WASHINGTON—Andrew McCabe, the onetime FBI deputy director long scorned by President Trump and just fired by the attorney general, kept personal memos regarding Trump that are similar to the notes compiled by dismissed FBI chief James Comey detailing interactions with him, The Associated Press has learned.


It was not immediately clear whether any of McCabe’s memos have been turned over to special counsel Robert Mueller, whose criminal investigation is examining Trump campaign ties to Russia and possible obstruction of justice, or been requested by Mueller.


McCabe’s memos include details of interactions with the president, among other topics, according to a person with direct knowledge of the situation who wasn’t authorized to discuss the memos publicly and spoke on condition of anonymity.

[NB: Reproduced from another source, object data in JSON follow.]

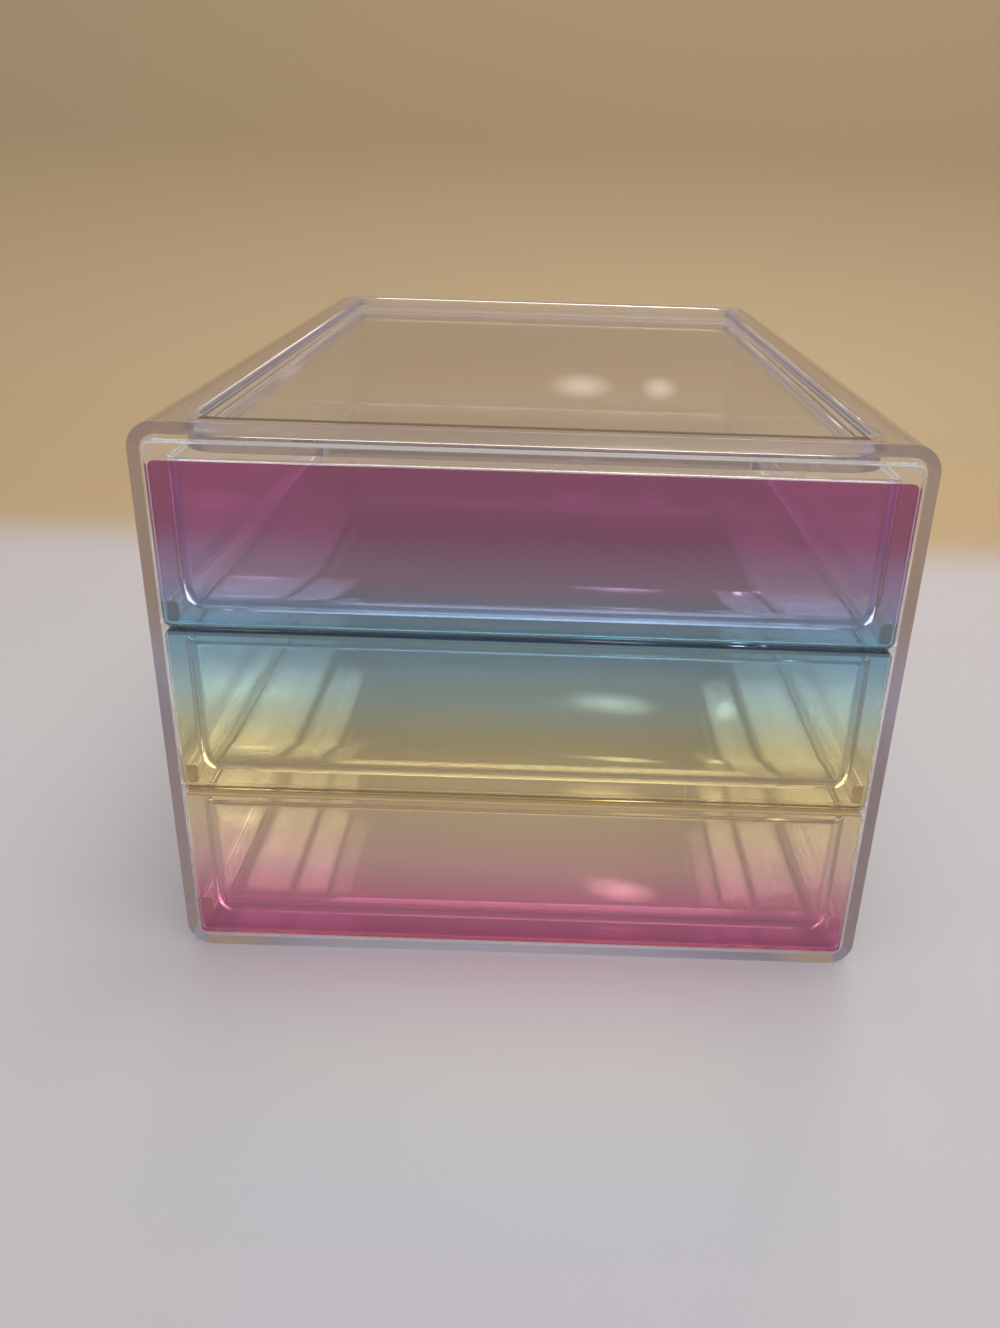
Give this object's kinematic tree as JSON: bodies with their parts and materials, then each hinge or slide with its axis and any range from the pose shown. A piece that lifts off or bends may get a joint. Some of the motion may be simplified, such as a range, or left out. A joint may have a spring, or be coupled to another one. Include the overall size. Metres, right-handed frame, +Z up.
{
  "type": "makeup organizer",
  "caption": "Clear plastic makeup organizer: a boxy case with a recessed top, holding wide handle-less drawers with rainbow-tinted clear fronts.",
  "frame": {"origin": "middle of the case's footprint, on the surface that it stands on", "axes": "+X to the right as seen from the front, +Y to the back (the drawers face -Y and pull out along -Y), +Z up"},
  "size_m": [0.17, 0.24, 0.1345],
  "materials": {
    "clear_case": "clear polystyrene, moulded and polished, with a faint lavender cast at its edges",
    "clear_shelf": "clear polystyrene sheet, polished",
    "clear_tray": "clear polystyrene, moulded, glossy",
    "clear_plate": "clear polystyrene, polished, glossy",
    "film_top": "clear film printed magenta at the top, fading through lavender to blue",
    "film_middle": "clear film printed turquoise at the top, fading through green to yellow",
    "film_bottom": "clear film printed yellow at the top, fading through salmon to pink"
  },
  "bodies": {
    "case": {"case_shell": "clear_case", "back_panel": "clear_case", "shelf_lower": "clear_shelf", "shelf_upper": "clear_shelf", "guide_strip_left_bottom": "clear_shelf", "guide_strip_right_bottom": "clear_shelf", "guide_strip_left_middle": "clear_shelf", "guide_strip_right_middle": "clear_shelf", "guide_strip_left_top": "clear_shelf", "guide_strip_right_top": "clear_shelf"},
    "drawer_top": {"tray_top": "clear_tray", "front_plate_top": "clear_plate", "rainbow_film_top": "film_top"},
    "drawer_middle": {"tray_middle": "clear_tray", "front_plate_middle": "clear_plate", "rainbow_film_middle": "film_middle"},
    "drawer_bottom": {"tray_bottom": "clear_tray", "front_plate_bottom": "clear_plate", "rainbow_film_bottom": "film_bottom"}
  },
  "joints": [
    {"name": "drawer_top_slide", "type": "slide", "parent": "case", "child": "drawer_top", "axis": [0, -1, 0], "range_m": [0, 0.18]},
    {"name": "drawer_middle_slide", "type": "slide", "parent": "case", "child": "drawer_middle", "axis": [0, -1, 0], "range_m": [0, 0.18]},
    {"name": "drawer_bottom_slide", "type": "slide", "parent": "case", "child": "drawer_bottom", "axis": [0, -1, 0], "range_m": [0, 0.18]}
  ]
}
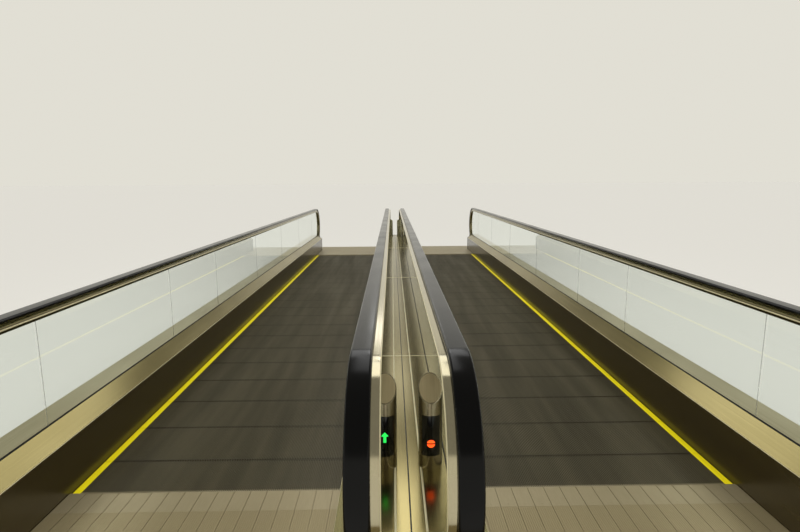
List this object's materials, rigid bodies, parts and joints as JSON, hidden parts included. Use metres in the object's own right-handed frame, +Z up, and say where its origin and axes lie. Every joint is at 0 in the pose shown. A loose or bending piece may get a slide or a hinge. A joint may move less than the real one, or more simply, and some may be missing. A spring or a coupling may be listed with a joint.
{
  "type": "moving walkway",
  "caption": "Level airport moving walkway: twin pallet lanes with yellow edges, glass balustrades, black handrails, combs, landings and a shared steel centre deck with signal posts",
  "frame": {"origin": "middle of the underside of the base frame, midway along the lanes and between them", "axes": "+X across the lanes to the right, +Y along the lanes from the near end to the far end, +Z up"},
  "size_m": [3.89, 11.39, 1.117],
  "materials": {
    "pallet_metal": "die-cast pallet, dark grey coating, fine grooves",
    "yellow_edge": "yellow moulded edge insert",
    "comb_metal": "cast comb plate, clear finish",
    "landing_metal": "ribbed extruded floor plate",
    "frame_steel": "primed structural steel",
    "dark_skirt": "near-black low-friction coating, semi-gloss",
    "brushed_deck": "stainless sheet, fine lengthwise brushing",
    "clear_glass": "tempered clear glass with pale green edges",
    "handrail_rubber": "glossy black moulded rubber",
    "polished_guide": "polished stainless profile",
    "clamp_profile": "extruded aluminium clamp and steel brackets",
    "moulded_cap": "black moulded inlet cap",
    "post_steel": "brushed stainless tube",
    "dark_window": "black display window"
  },
  "bodies": {
    "root": {"centre_cover_plates": "brushed_deck", "centre_deck_plates": "brushed_deck", "centre_spine": "frame_steel", "end_fascias": "brushed_deck", "handrail_inlet_caps": "moulded_cap", "inner_glass_clamps": "clamp_profile", "landing_bearers": "frame_steel", "left_base_frame": "frame_steel", "left_comb_pallets": "pallet_metal", "left_combs": "comb_metal", "left_inner_glass": "clear_glass", "left_inner_handrail": "handrail_rubber", "left_inner_handrail_guide": "polished_guide", "left_inner_handrail_trim": "polished_guide", "left_inner_skirt": "dark_skirt", "left_landing_plates": "landing_metal", "left_outer_glass": "clear_glass", "left_outer_handrail": "handrail_rubber", "left_outer_handrail_guide": "polished_guide", "left_outer_skirt": "dark_skirt", "left_pallets": "pallet_metal", "left_sloping_decks": "brushed_deck", "newel_floor_plates": "landing_metal", "outer_claddings": "brushed_deck", "outer_decks": "brushed_deck", "outer_glass_clamps": "clamp_profile", "post_windows": "dark_window", "right_base_frame": "frame_steel", "right_comb_pallets": "pallet_metal", "right_combs": "comb_metal", "right_inner_glass": "clear_glass", "right_inner_handrail": "handrail_rubber", "right_inner_handrail_guide": "polished_guide", "right_inner_handrail_trim": "polished_guide", "right_inner_skirt": "dark_skirt", "right_landing_plates": "landing_metal", "right_outer_glass": "clear_glass", "right_outer_handrail": "handrail_rubber", "right_outer_handrail_guide": "polished_guide", "right_outer_skirt": "dark_skirt", "right_pallets": "pallet_metal", "right_sloping_decks": "brushed_deck", "signal_posts": "post_steel", "track_rails": "frame_steel", "yellow_pallet_edges": "yellow_edge"}
  },
  "joints": []
}
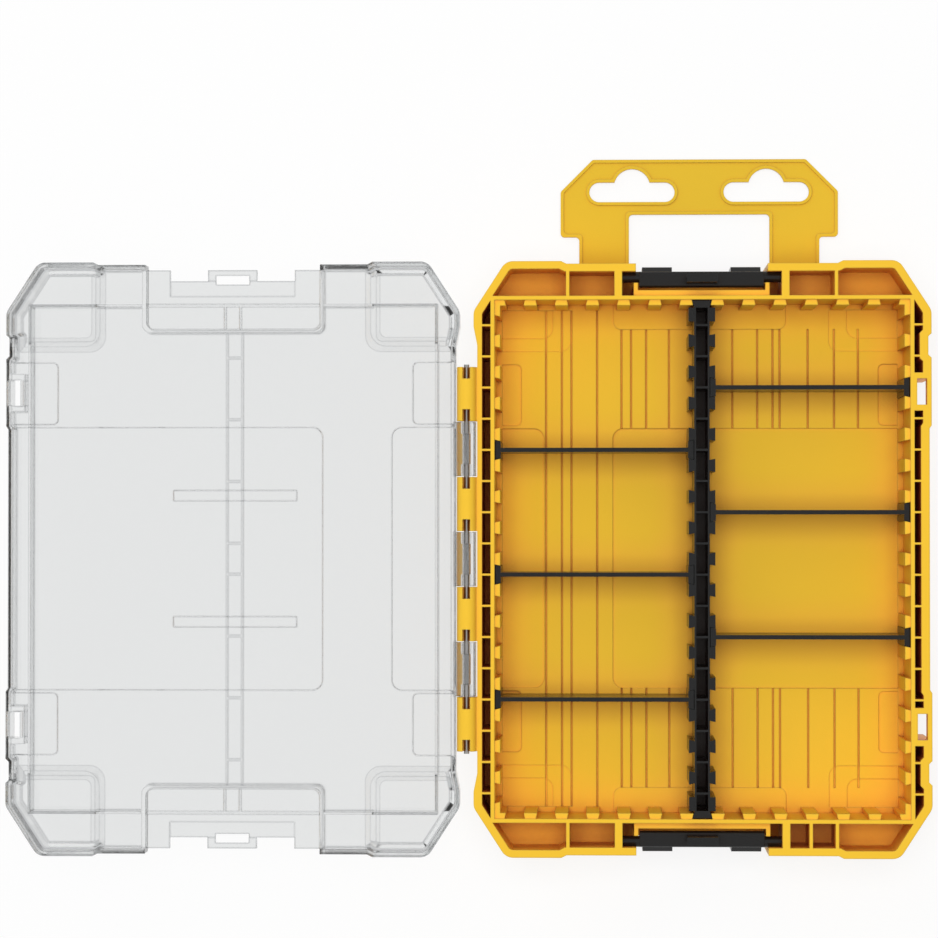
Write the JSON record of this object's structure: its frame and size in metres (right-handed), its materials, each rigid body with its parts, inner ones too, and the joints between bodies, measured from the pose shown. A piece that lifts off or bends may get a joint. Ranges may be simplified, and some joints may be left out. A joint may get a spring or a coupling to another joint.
{
  "type": "compartment toolbox",
  "caption": "Small-parts case with a clear hinged lid, two end latches, lift-out dividers in dovetail sockets and a slide-out hanger.",
  "frame": {"origin": "middle of the tray's underside", "axes": "+X from the hinge side to the far side, +Y towards the end with the hanger, +Z from the back to the open front"},
  "size_m": [0.3492, 0.2664, 0.0434],
  "materials": {
    "case_yellow": "satin moulded polypropylene",
    "hanger_yellow": "fine matt moulded plastic",
    "black_plastic": "satin moulded plastic",
    "lid_clear": "clear polished polycarbonate",
    "pin_steel": "drawn steel wire"
  },
  "bodies": {
    "base": {"base_tray": "case_yellow", "hinge_pin": "pin_steel"},
    "lid": {"lid": "lid_clear"},
    "latch_top": {"latch_top": "black_plastic"},
    "latch_bottom": {"latch_bottom": "black_plastic"},
    "hanger": {"hanger": "hanger_yellow"},
    "centre_divider": {"centre_divider": "black_plastic"},
    "divider_left_1": {"divider_left_1": "black_plastic"},
    "divider_left_2": {"divider_left_2": "black_plastic"},
    "divider_left_3": {"divider_left_3": "black_plastic"},
    "divider_right_1": {"divider_right_1": "black_plastic"},
    "divider_right_2": {"divider_right_2": "black_plastic"},
    "divider_right_3": {"divider_right_3": "black_plastic"}
  },
  "joints": [
    {"name": "lid_hinge", "type": "hinge", "parent": "base", "child": "lid", "pos_m": [-0.0886, 0, 0.038], "axis": [0, -1, 0], "range_deg": [-180, 0]},
    {"name": "latch_top_pivot", "type": "hinge", "parent": "base", "child": "latch_top", "pos_m": [0, 0.1066, 0.031], "axis": [1, 0, 0], "range_deg": [-8, 25]},
    {"name": "latch_bottom_pivot", "type": "hinge", "parent": "base", "child": "latch_bottom", "pos_m": [0, -0.1066, 0.031], "axis": [-1, 0, 0], "range_deg": [-8, 25]},
    {"name": "hanger_slide", "type": "slide", "parent": "base", "child": "hanger", "axis": [0, 1, 0], "range_m": [-0.042, 0]},
    {"name": "centre_divider_lift", "type": "slide", "parent": "base", "child": "centre_divider", "axis": [0, 0, 1], "range_m": [0, 0.04]},
    {"name": "divider_left_1_lift", "type": "slide", "parent": "base", "child": "divider_left_1", "axis": [0, 0, 1], "range_m": [0, 0.04]},
    {"name": "divider_left_2_lift", "type": "slide", "parent": "base", "child": "divider_left_2", "axis": [0, 0, 1], "range_m": [0, 0.04]},
    {"name": "divider_left_3_lift", "type": "slide", "parent": "base", "child": "divider_left_3", "axis": [0, 0, 1], "range_m": [0, 0.04]},
    {"name": "divider_right_1_lift", "type": "slide", "parent": "base", "child": "divider_right_1", "axis": [0, 0, 1], "range_m": [0, 0.04]},
    {"name": "divider_right_2_lift", "type": "slide", "parent": "base", "child": "divider_right_2", "axis": [0, 0, 1], "range_m": [0, 0.04]},
    {"name": "divider_right_3_lift", "type": "slide", "parent": "base", "child": "divider_right_3", "axis": [0, 0, 1], "range_m": [0, 0.04]}
  ]
}
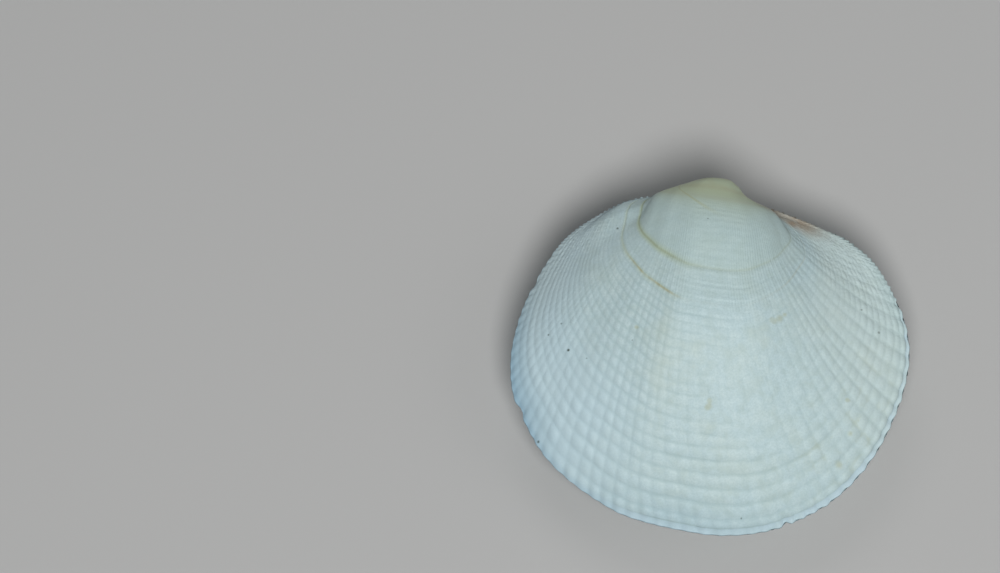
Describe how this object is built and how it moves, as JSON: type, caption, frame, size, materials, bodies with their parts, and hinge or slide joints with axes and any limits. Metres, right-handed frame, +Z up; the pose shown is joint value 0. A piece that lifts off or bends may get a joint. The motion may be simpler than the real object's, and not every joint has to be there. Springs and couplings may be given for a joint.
{
  "type": "clam shell",
  "caption": "Closed, rounded clam shell with netted valves and interlocking margins, held shut by a ligament behind the beaks; a natural display piece that lies flat.",
  "frame": {"origin": "bottom centre of the shell's box, on the surface that the left valve lies on", "axes": "+X to the front end of the shell, +Y to the beaks, +Z up through the right valve"},
  "size_m": [0.0566, 0.0508, 0.0242],
  "materials": {
    "shell_white": "satin",
    "ligament_brown": "matte"
  },
  "bodies": {
    "root": {"right_valve": "shell_white", "left_valve": "shell_white", "ligament": "ligament_brown"}
  },
  "joints": []
}
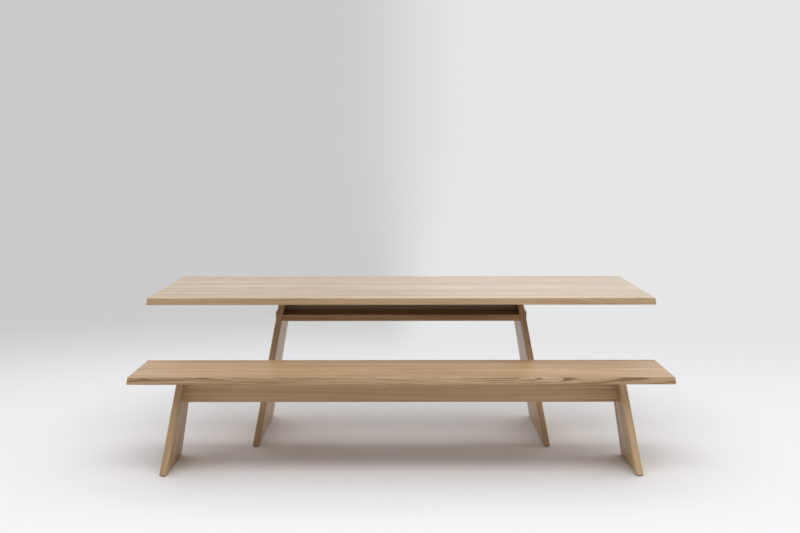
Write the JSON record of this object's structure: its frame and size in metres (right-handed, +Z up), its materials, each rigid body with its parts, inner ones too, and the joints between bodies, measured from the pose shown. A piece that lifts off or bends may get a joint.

The disclosure Saturday came hours after Trump called McCabe’s firing by Attorney General Jeff Sessions as “a great day for Democracy.” Sessions, acting on the recommendation on the recommendation of FBI disciplinary officials, acted two days before McCabe’s scheduled retirement date.


McCabe suggested the move was part of the Trump administration’s “war on the FBI.” Trump tweeted in praise of Sessions’ announcement Friday night, asserting without elaboration that McCabe “knew all about the lies and corruption going on at the highest levels off the FBI!”


Later, Trump claimed there was “tremendous leaking, lying and corruption” atop the FBI, and departments of State of Justice, but offered no evidence.


An upcoming inspector general’s report is expected to conclude that McCabe, a Comey confidant, authorized the release of information to the media and was not forthcoming with the watchdog office as it examined the bureau’s handling of the Hillary Clinton email investigation.


“The FBI expects every employee to adhere to the highest standards of honesty, integrity, and accountability,” Sessions said in a statement.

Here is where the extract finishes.